— START Records to use —

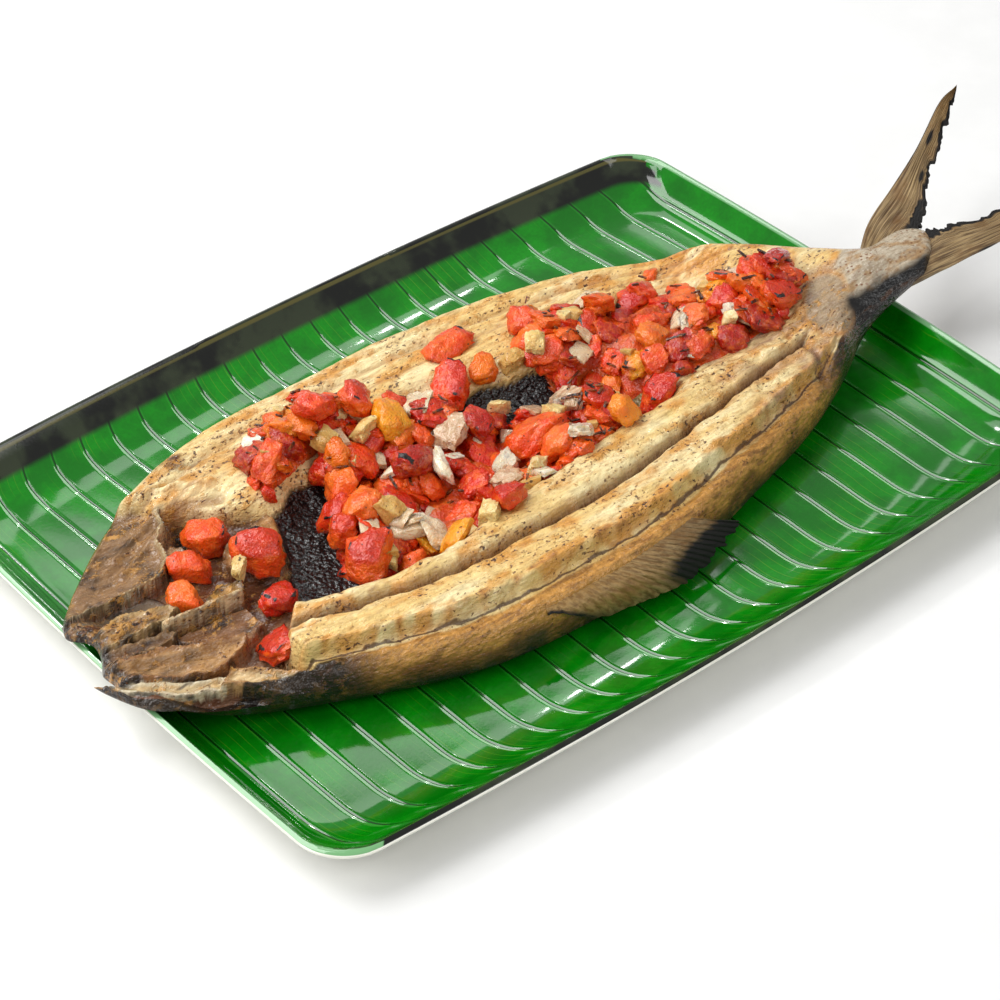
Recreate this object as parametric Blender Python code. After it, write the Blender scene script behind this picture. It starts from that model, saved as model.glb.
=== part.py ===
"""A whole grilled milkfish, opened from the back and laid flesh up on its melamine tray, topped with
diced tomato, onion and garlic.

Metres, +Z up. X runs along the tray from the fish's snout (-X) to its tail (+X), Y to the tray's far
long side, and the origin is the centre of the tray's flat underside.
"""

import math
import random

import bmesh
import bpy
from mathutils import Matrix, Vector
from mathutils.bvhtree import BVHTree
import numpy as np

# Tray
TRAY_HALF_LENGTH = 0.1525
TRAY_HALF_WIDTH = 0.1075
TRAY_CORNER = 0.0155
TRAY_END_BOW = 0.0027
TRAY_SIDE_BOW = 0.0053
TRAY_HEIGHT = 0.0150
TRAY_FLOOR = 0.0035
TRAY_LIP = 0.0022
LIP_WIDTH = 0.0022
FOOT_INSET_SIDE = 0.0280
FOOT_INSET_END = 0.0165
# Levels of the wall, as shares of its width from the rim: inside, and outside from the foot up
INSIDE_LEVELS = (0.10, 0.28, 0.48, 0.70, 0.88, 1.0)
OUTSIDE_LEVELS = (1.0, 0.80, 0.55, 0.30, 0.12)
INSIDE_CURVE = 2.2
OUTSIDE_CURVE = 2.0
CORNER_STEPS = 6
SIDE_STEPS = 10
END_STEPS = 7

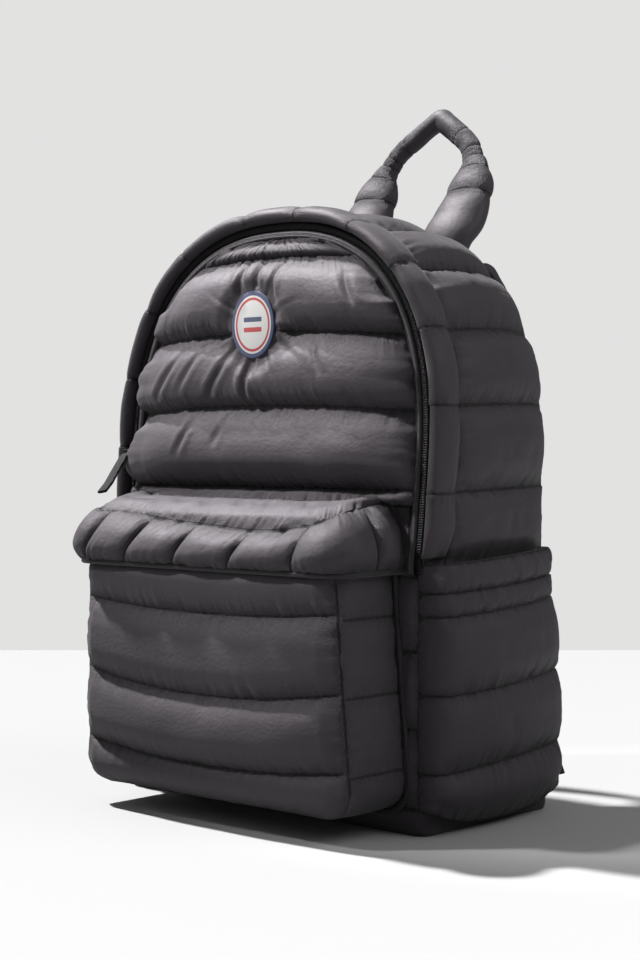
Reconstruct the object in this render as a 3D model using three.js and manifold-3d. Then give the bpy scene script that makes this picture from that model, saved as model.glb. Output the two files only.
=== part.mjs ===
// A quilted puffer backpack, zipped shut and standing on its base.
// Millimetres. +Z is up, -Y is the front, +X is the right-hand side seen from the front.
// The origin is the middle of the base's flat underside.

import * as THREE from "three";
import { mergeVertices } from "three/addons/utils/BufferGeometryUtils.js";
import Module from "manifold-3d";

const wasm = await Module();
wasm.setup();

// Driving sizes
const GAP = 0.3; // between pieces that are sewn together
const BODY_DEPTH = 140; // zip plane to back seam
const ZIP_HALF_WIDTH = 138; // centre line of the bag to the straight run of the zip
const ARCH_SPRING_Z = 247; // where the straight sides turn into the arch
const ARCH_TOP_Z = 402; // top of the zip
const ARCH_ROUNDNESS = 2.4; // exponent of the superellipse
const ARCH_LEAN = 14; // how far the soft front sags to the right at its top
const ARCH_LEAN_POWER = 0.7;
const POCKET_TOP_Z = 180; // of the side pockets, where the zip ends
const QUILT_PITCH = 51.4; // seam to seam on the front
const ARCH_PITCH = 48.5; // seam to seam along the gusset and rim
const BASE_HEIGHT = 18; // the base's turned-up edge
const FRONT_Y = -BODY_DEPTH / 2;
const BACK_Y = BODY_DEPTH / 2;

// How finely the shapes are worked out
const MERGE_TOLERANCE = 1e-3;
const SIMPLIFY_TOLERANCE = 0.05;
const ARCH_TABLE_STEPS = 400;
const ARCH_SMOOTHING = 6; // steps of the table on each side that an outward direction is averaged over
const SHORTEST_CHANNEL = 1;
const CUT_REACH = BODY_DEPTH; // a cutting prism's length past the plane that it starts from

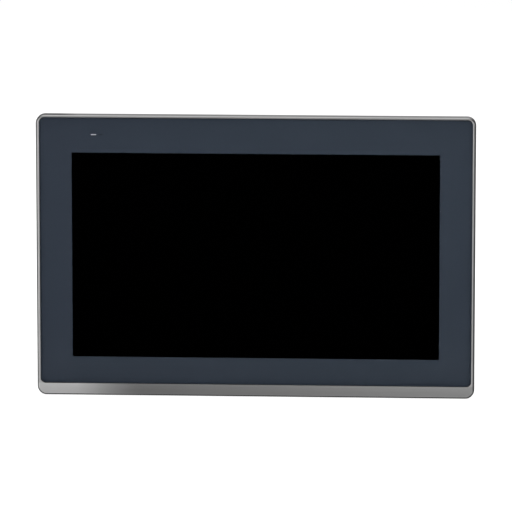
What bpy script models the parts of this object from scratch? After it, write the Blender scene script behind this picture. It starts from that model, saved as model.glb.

— END Records to use —

== Task description ==
Copy out all of the records above with nothing altered.

== Result of the task ==
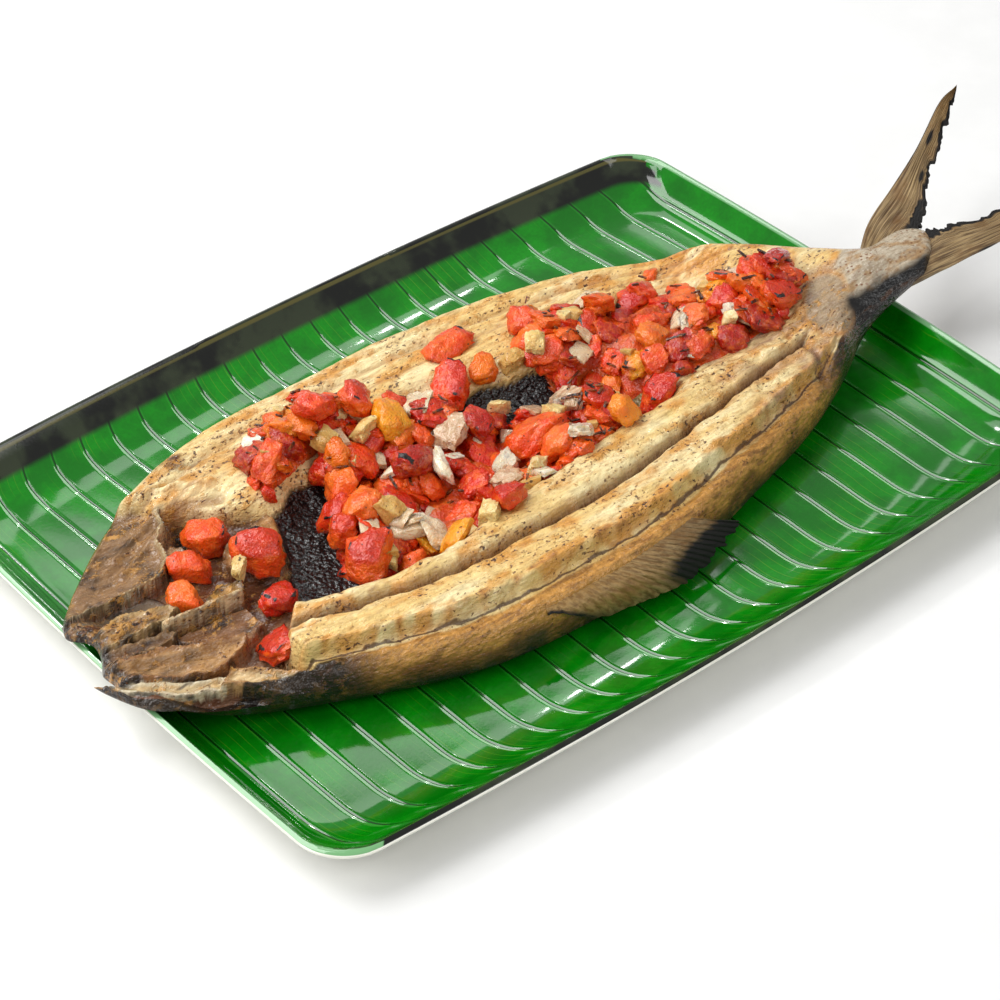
Recreate this object as parametric Blender Python code. After it, write the Blender scene script behind this picture. It starts from that model, saved as model.glb.
=== part.py ===
"""A whole grilled milkfish, opened from the back and laid flesh up on its melamine tray, topped with
diced tomato, onion and garlic.

Metres, +Z up. X runs along the tray from the fish's snout (-X) to its tail (+X), Y to the tray's far
long side, and the origin is the centre of the tray's flat underside.
"""

import math
import random

import bmesh
import bpy
from mathutils import Matrix, Vector
from mathutils.bvhtree import BVHTree
import numpy as np

# Tray
TRAY_HALF_LENGTH = 0.1525
TRAY_HALF_WIDTH = 0.1075
TRAY_CORNER = 0.0155
TRAY_END_BOW = 0.0027
TRAY_SIDE_BOW = 0.0053
TRAY_HEIGHT = 0.0150
TRAY_FLOOR = 0.0035
TRAY_LIP = 0.0022
LIP_WIDTH = 0.0022
FOOT_INSET_SIDE = 0.0280
FOOT_INSET_END = 0.0165
# Levels of the wall, as shares of its width from the rim: inside, and outside from the foot up
INSIDE_LEVELS = (0.10, 0.28, 0.48, 0.70, 0.88, 1.0)
OUTSIDE_LEVELS = (1.0, 0.80, 0.55, 0.30, 0.12)
INSIDE_CURVE = 2.2
OUTSIDE_CURVE = 2.0
CORNER_STEPS = 6
SIDE_STEPS = 10
END_STEPS = 7

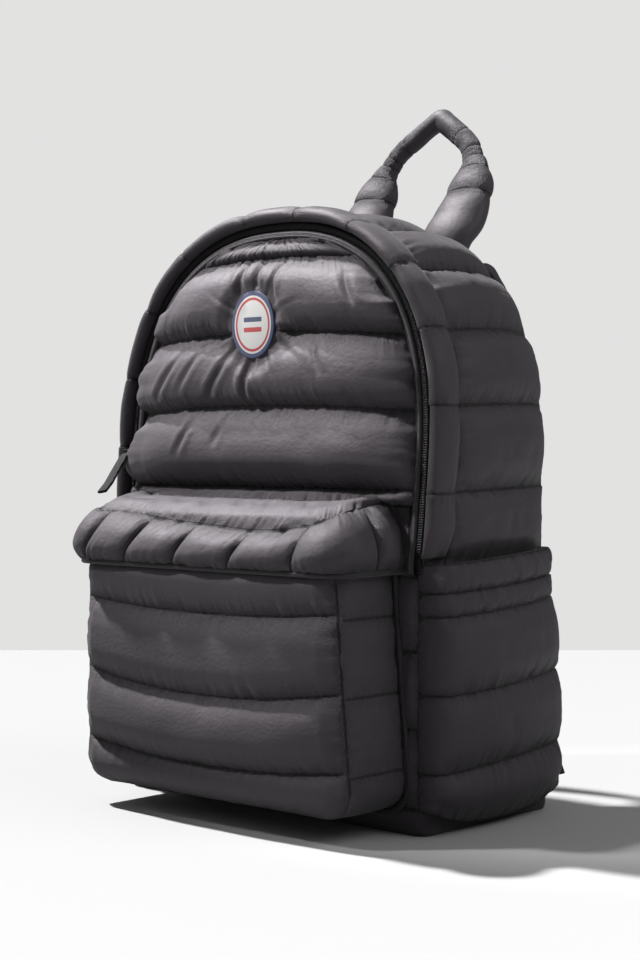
Reconstruct the object in this render as a 3D model using three.js and manifold-3d. Then give the bpy scene script that makes this picture from that model, saved as model.glb. Output the two files only.
=== part.mjs ===
// A quilted puffer backpack, zipped shut and standing on its base.
// Millimetres. +Z is up, -Y is the front, +X is the right-hand side seen from the front.
// The origin is the middle of the base's flat underside.

import * as THREE from "three";
import { mergeVertices } from "three/addons/utils/BufferGeometryUtils.js";
import Module from "manifold-3d";

const wasm = await Module();
wasm.setup();

// Driving sizes
const GAP = 0.3; // between pieces that are sewn together
const BODY_DEPTH = 140; // zip plane to back seam
const ZIP_HALF_WIDTH = 138; // centre line of the bag to the straight run of the zip
const ARCH_SPRING_Z = 247; // where the straight sides turn into the arch
const ARCH_TOP_Z = 402; // top of the zip
const ARCH_ROUNDNESS = 2.4; // exponent of the superellipse
const ARCH_LEAN = 14; // how far the soft front sags to the right at its top
const ARCH_LEAN_POWER = 0.7;
const POCKET_TOP_Z = 180; // of the side pockets, where the zip ends
const QUILT_PITCH = 51.4; // seam to seam on the front
const ARCH_PITCH = 48.5; // seam to seam along the gusset and rim
const BASE_HEIGHT = 18; // the base's turned-up edge
const FRONT_Y = -BODY_DEPTH / 2;
const BACK_Y = BODY_DEPTH / 2;

// How finely the shapes are worked out
const MERGE_TOLERANCE = 1e-3;
const SIMPLIFY_TOLERANCE = 0.05;
const ARCH_TABLE_STEPS = 400;
const ARCH_SMOOTHING = 6; // steps of the table on each side that an outward direction is averaged over
const SHORTEST_CHANNEL = 1;
const CUT_REACH = BODY_DEPTH; // a cutting prism's length past the plane that it starts from

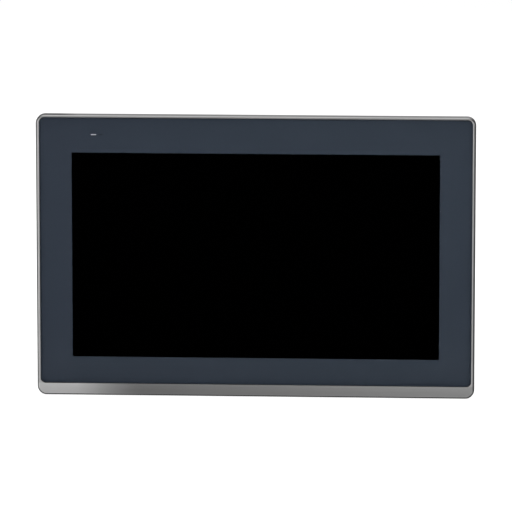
What bpy script models the parts of this object from scratch? After it, write the Blender scene script behind this picture. It starts from that model, saved as model.glb.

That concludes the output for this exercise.